Even after a near sleepless night due to a farcically loud performance by drunken backpacker teens in the budget guesthouse room above us, Gavin and I still managed to make our way into the misty morning with high spirits.  We peeled upon our swollen eyes and hit the pavement before 8 am, slurping down some broth before making our way around mystical Hoan Kiem Lake.  This day had been almost a year in the making and the impetus behind our trip to Hanoi - a bureaucratic odyssey that was now going to culminate in Gavin obtaining his passport from the Italian Embassy.

Anticipation fueled our limbs and we arrived at the embassy ridiculously early.  After taking a few pictures and enjoying the Colonial architecture on the tree-lined embassy row, we explored the area a bit.  While I perused a local shop looking at toiletries and trinkets, Gavin disappeared and went outside.  When I found him he looked unsettled.

He regaled me with a tale about the scene he had stumbled upon - one of murder and travesty.  He had come across an outdoor abattoir and a middle-aged couple hacking away at various creatures.  The most striking image is captured below - a basket of ensnared frogs vainly attempting to escape their cruel fate.

Hoping to encounter better luck that day than our amphibious friends, we headed back to the embassy and were curtly welcomed at the gates before being shuffled through a metal detector.  The consular attaché appeared pensive from the start and it quickly became apparent why:  a certain machine that was essential to the passport process had taken ill and we would have to return to Hanoi in a couple of weeks when it was feeling up to the job.

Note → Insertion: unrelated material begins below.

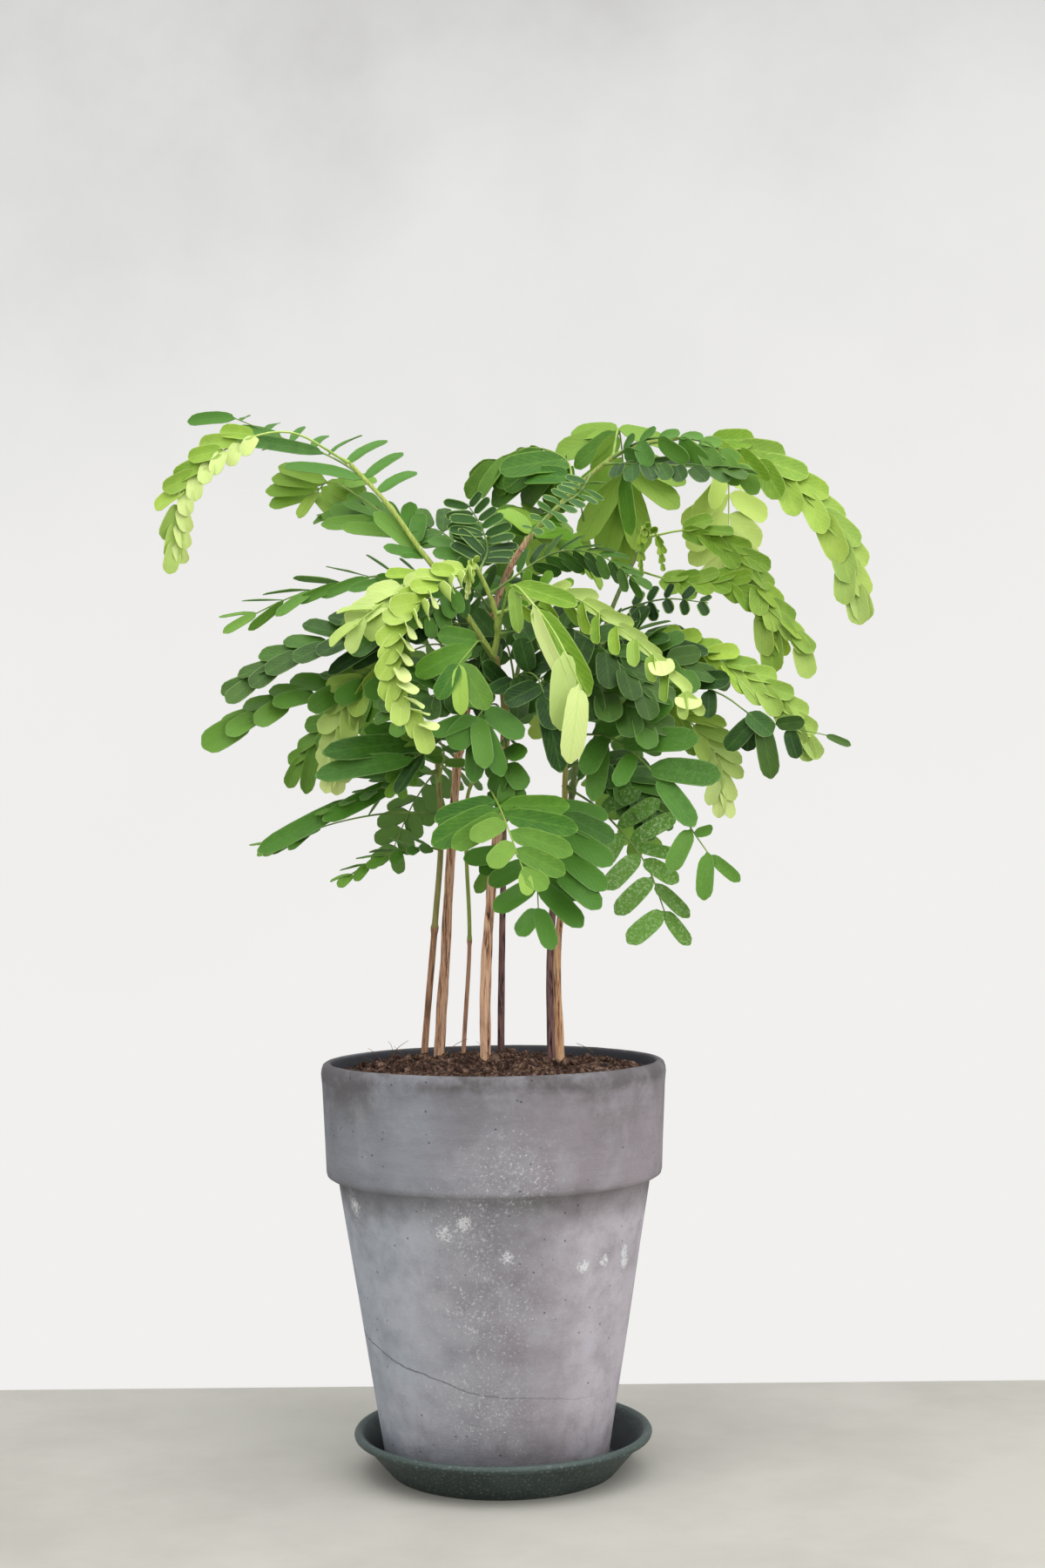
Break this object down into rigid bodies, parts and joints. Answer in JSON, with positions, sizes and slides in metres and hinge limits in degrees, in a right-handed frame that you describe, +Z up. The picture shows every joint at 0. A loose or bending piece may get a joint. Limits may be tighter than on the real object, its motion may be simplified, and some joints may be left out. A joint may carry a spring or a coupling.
{
  "type": "potted tamarind tree",
  "caption": "Young tamarind stems with arching feathery fronds, growing together in a tall tapered clay pot that stands in a shallow flared saucer.",
  "frame": {"origin": "centre of the saucer's flat underside", "axes": "+Z up along the stems, -Y towards the front that the picture shows, +X to its right"},
  "size_m": [0.2786, 0.194, 0.444],
  "materials": {
    "weathered_clay": "rough unglazed clay, grey with pale salt bloom and fine pits",
    "saucer_plastic": "moulded dark green black plastic with a fine pale speckle",
    "potting_soil": "loose dark compost with brown fibres",
    "bark": "thin pinkish brown bark that peels along dark cracks",
    "dark_bark": "dark purple brown bark with fine stripes",
    "green_stem": "smooth olive green young stem",
    "leaf_mature": "satin blue green leaflets with a pale edge and midrib",
    "leaf_mid": "satin mid green leaflets with a pale edge and midrib",
    "leaf_lime": "soft young leaflets, lime green and thin",
    "leaf_pale": "newly opened leaflets, pale yellow green"
  },
  "bodies": {
    "root": {"saucer": "saucer_plastic", "pot": "weathered_clay", "soil": "potting_soil", "stem_far_left": "green_stem", "stem_left": "bark", "stem_slender": "green_stem", "stem_centre": "bark", "stem_back": "dark_bark", "stem_right": "dark_bark", "stem_pale": "bark", "frond_left_tip_arch": "leaf_lime", "frond_left_top_blade": "leaf_mature", "frond_left_top_back": "leaf_mid", "frond_left_grey": "leaf_mature", "frond_top_comb": "leaf_mature", "frond_top_cells": "leaf_mature", "frond_top_broad": "leaf_mature", "frond_top_back": "leaf_lime", "frond_right_top_dark": "leaf_mature", "frond_right_top_arch": "leaf_lime", "frond_right_top_low": "leaf_mature", "frond_right_top_hanging": "leaf_mid", "frond_centre_dark_arch": "leaf_mature", "frond_right_upper_lime": "leaf_lime", "frond_right_middle": "leaf_mid", "frond_right_small_dark": "leaf_mature", "frond_right_inner": "leaf_mature", "frond_centre_lime_tip": "leaf_lime", "frond_centre_big_lime": "leaf_lime", "frond_centre_feather": "leaf_pale", "frond_centre_cup": "leaf_lime", "frond_left_dark_edge": "leaf_mature", "frond_left_long": "leaf_mature", "frond_left_long_low": "leaf_mature", "frond_left_lime_hanging": "leaf_lime", "frond_left_back": "leaf_mature", "frond_left_big_leaflets": "leaf_mature", "frond_low_left_upper": "leaf_mature", "frond_low_left_long": "leaf_mature", "frond_low_left_hanging": "leaf_mature", "frond_low_front": "leaf_mid", "frond_low_front_tip": "leaf_mature", "frond_low_front_right": "leaf_mature", "frond_low_right_mottled": "leaf_mature", "frond_low_right_big": "leaf_mature", "frond_right_lower_lime": "leaf_lime", "frond_right_dark_long": "leaf_mature", "frond_right_low_lime": "leaf_lime", "frond_centre_dark": "leaf_mature", "frond_centre_mid": "leaf_mid", "frond_centre_blue": "leaf_mature", "frond_centre_low": "leaf_mid", "frond_centre_shadow": "leaf_mature", "frond_back_left": "leaf_mid", "frond_back_high": "leaf_mature", "frond_back_right": "leaf_mature", "frond_back_low_left": "leaf_mature", "frond_back_low_right": "leaf_mid", "frond_back_crown": "leaf_mid", "frond_back_middle": "leaf_lime"}
  },
  "joints": []
}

This was bad news.  Hopelessness and despair came over me as a fist-sized knot started to grow in my stomach and surge upwards though my core - all the way to my heavy eyelids.  We had dutifully completed each step of the exhausting process, confirmed the date with the embassy two weeks prior, built up naive expectations... and now this congenial government lackey was telling us better-luck-next-time.  After a persuasive bit of pleading on our part, the attaché left us with a none too hopeful "Well, let me see what I can do".  Gavin despondently plopped down at a wooden desk in the waiting room and asked me for a pen and paper.  Here are his thoughts from that anxious ten minutes:

"Eyes unsteady after a torturous night of insomnia, he dismally yawns and feels tears welling up behind bone-dry sockets.  The news isn’t devastating, but it surely isn’t good.
Just moments before arriving at the embassy, he’d watched a pair of butchers slice apart live frogs on a makeshift tarp spread across the sidewalk.  Instead of focusing on the mound of tri-colored entrails and the writhing, skinless legs, he chose to watch the death-queue.  Those frogs that fate had deemed expendable could smell death beside them.  They shivered through the breathless morning cold.
Waiting in that room, he presently shuttered alongside the thought of those beasts as it was hard for him to believe that things would turn out any better for him in this sullen land.”

Despite the gloom and doom predictions, things did indeed turn out better! The weary attaché returned with color in his previously pallid cheeks.  They could indeed complete the passport that day and we would not have to make a return trip!  Strange what a little bit of arm twisting can pull off.  Just another couple of years and I too can start the dual-citizenship process!

1 comment:

Carol said...

Yeah Gavin!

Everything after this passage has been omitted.